When it occurs, it is important to determine the boat's accurate position. When onshore winds meet cliffs or mountains often the fog is lifted for up to a mile offshore, generating a corridor of visibility along the shore. Advection fog disperses when a wind change brings drier air.
[ Frontal fog ] arises along the warm front of a depression when warm air rises over cold air cooling rapidly to below its dew point forming a long narrow strip of fog along the front. Frontal fog is seen as low cloud, which falls to sea level and also develops as high-level fog above clear conditions, obscuring high shore features from view. Frontal fog is not for the most part persistent, but causes problems with pilotage if navigating using landmarks such as transits or lighthouses.
Warm moist air trapped between two colder fronts may form warm sector mists in the area of a depression. As occlusion takes place, the compressed warm air becomes saturated, with only a small drop in temperature as it contacts a cold sea, or air producing fog.

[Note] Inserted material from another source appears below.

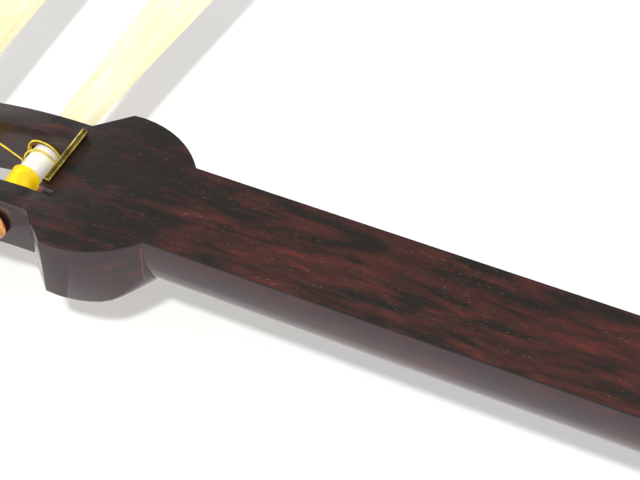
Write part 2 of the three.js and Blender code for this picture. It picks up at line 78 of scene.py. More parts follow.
def add_camera():
    """A long lens that looks down at the lobes, from the near side and somewhat from the body's."""
    data = bpy.data.cameras.new("camera")
    data.lens = LENS
    data.sensor_width = 36
    data.clip_start = 0.01
    data.clip_end = 20
    camera = bpy.data.objects.new("camera", data)
    bpy.context.scene.collection.objects.link(camera)
    back = (place(*CAMERA_PLACE) - place(*CAMERA_TARGET)).normalized()
    right = UP.cross(back).normalized()
    turned = Matrix((right, back.cross(right), back)).transposed() @ Matrix.Rotation(
        math.radians(CAMERA_ROLL), 3, "Z"
    )
    camera.matrix_world = Matrix.Translation(place(*CAMERA_PLACE)) @ turned.to_4x4()
    bpy.context.scene.camera = camera


add_camera()


# ---- mesh helpers ----
SHARP_ANGLE = 32  # degrees between two faces that meet in a real edge


def link(name, mesh):
    """A new object that shows a mesh."""
    obj = bpy.data.objects.new(name, mesh)
    bpy.context.scene.collection.objects.link(obj)
    return obj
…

[ Arctic sea smoke ] found in arctic and polar regions, occurs when cold air absorbs moisture as it passes over a warmer sea. The excess moisture unable to be absorbed by the cold air, so immediately condenses into fog. At the same time the air is warmed by the sea causing the dew point to rise and the fog at sea level disperses.
The warmer air rises and is cooled again by the higher air so causing more fog to reappear. This fog effect resembles smoke, quickly forming, dispersing, and reforming. Lasting only a short time until the sea warms the air sufficiently eliminating the effect, sea smoke is not a major hazard to sailors.